I liked both Jaren and Reid. I loved Nordin, Hadley, and Lagan, though I would’ve preferred to see more of them. I know they get their stories later, but I would have liked to have seen a little more of them here. I’m especially curious about Nordin.

While I liked Reid and Jaren together, in the back of my mind throughout the entire book I kept going back to Bridget.

Jaren was engaged to Reid’s sister, and came within twenty-four hours of marrying her.

I had a hard time getting past that. I also had a hard time understanding how Reid could fall for Jaren after one quick meeting a couple of years before. And it should be noted that while Jaren realized a few weeks after the wedding was called off that it was the right decision, he’d also happily planned to marry Bridget – and would have married Bridget – had she not gotten cold feet and ended the engagement. I also couldn’t get how things were resolved with Bridget and even her and Reid’s parents. Nothing could have had me liking her, and I don’t think it’s very realistic that she and her parents accepted Jaren with Reid after he’d been with her for so long.

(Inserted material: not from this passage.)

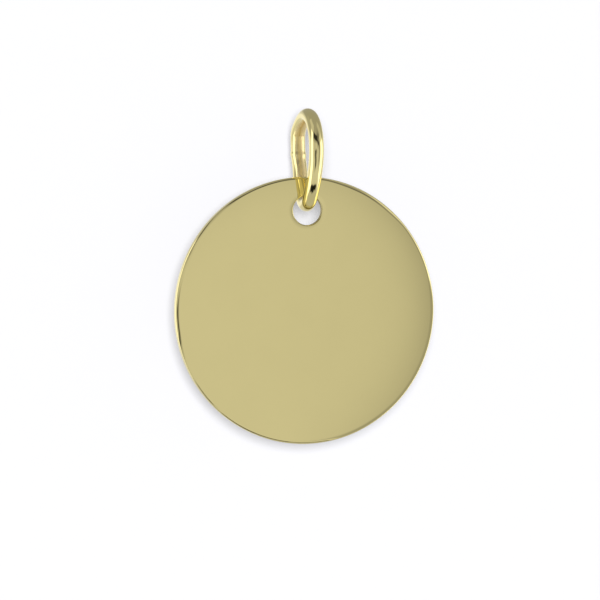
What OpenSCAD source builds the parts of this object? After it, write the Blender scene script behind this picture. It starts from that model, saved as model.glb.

Jaren’s childhood is discussed, though I would’ve liked to have seen more. I’m not usually one for flashbacks in books – I’m usually the first one to say I hate them – but I think they would’ve been necessary here.

In a sense, I also felt bad for Reid, even if I felt that he was a little too quick on sharing his feelings with Jaren, though Jaren did not reciprocate until WAY too long into it. Even so, they have their happily-ever-after. I just think it dragged on too long before they got there.

I’m a big fan of Nora Phoenix. The Perfect Hands series will always be a favorite. Unfortunately, I just couldn’t have that same kind of love for Jilted: Jaren. Maybe it needed a little drama, a little more angst. Everything just came together too neatly, too easily. I had a hard time with that, especially considering how Reid and Jaren ended up getting together.